それを、日頃必要になる頻度・優先度に則って順位を付けます。

これには間接部門にも参加してもらい、
同じ尺度で現場現物を見て同一の認識に立って全員が知恵を出し合って改善を後押しすると良いと思います。

さらに恒久対策と水平展開として、
他部署の班長など第三者による組織によって、より客観的な水準に基いた評価と不具合箇所の発見に努めると良いと思います。相互の部署への現場査察や改善報告などに結び付けたいと期待します。

最後に、現場の定点観測すると良いと思います。

単に現場に存在する余計なモノをポイポイ捨てるだけでは現場リーダーは付いて来ないと思います。作業合理性や生産性だけ説いてもダメ。
客先品質保証部門へ図面変更を依頼したり、作業標準更新であったり、治具の設計製作をしたり、会社規定や人事評価基準を改めたり、間接的かつ強力なバックアップが欲しいと思います。

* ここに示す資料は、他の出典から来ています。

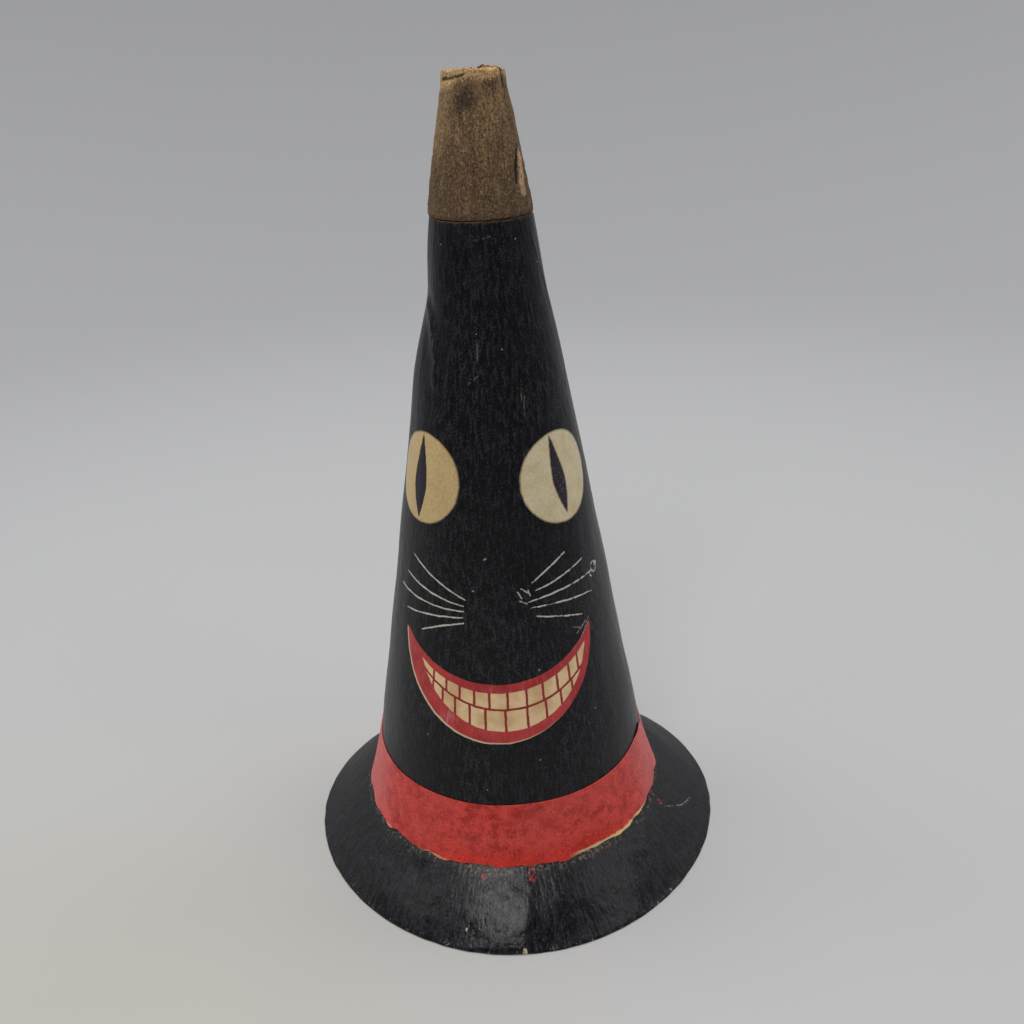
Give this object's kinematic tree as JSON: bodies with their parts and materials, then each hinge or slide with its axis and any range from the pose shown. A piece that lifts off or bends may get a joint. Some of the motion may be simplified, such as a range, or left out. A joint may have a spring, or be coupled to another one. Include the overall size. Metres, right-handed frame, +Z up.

H様のご意見は詳細な手順も入っており,皆さんの参考になったのではないだろうか.
5Sをバックアップできるように人事制度を整えるというのは,すばらしい視点だと思う.

【Y.H様】

  1. 整理:いるものといらないものの区別をつけ、いらないものは撤去する
    (一定のスパンでそれを行い、その間ずっと使っていないものは撤去する)
    目的は、誤使用の未然防止
  2. 整頓:必要なものを必要なときに効率よく取り出せるような状態にすること
    (物の置場を決める)
    目的は、物の置場を決めることにより、それを探したりする無駄な作業の低減
  3. 清掃:職場のゴミや汚れなくし、きれいな状態にすること
    目的は、汚れていない状態を維持することにより、汚れたときの異変に気づく

清潔、しつけの前に、上記(1)~(3)を目的をよく説明すること、もし整理整頓清掃をしなかったらどうなるか=失敗事例を交えて説明する。それを理解させたうえで、手法はその班長に考えさせる。
5Sを一気にするより、上記の3Sを徹底させる必要があります。

Y.H様のご意見は目的を理解させたうえで,具体的な方法を考えさせる.
考えさせる手法で,OJTをうまく活用できると思う.
ただ教えてもらっただけではなく具体的に自分で実施してみる,ということにより考える力や応用力がつく.
特に知識偏重の中国人スタッフを鍛えるには良い方法だ.


このコラムは、2008年12月5日に配信したメールマガジン【中国生産現場から品質改善・経営革新】第67号に掲載した記事です。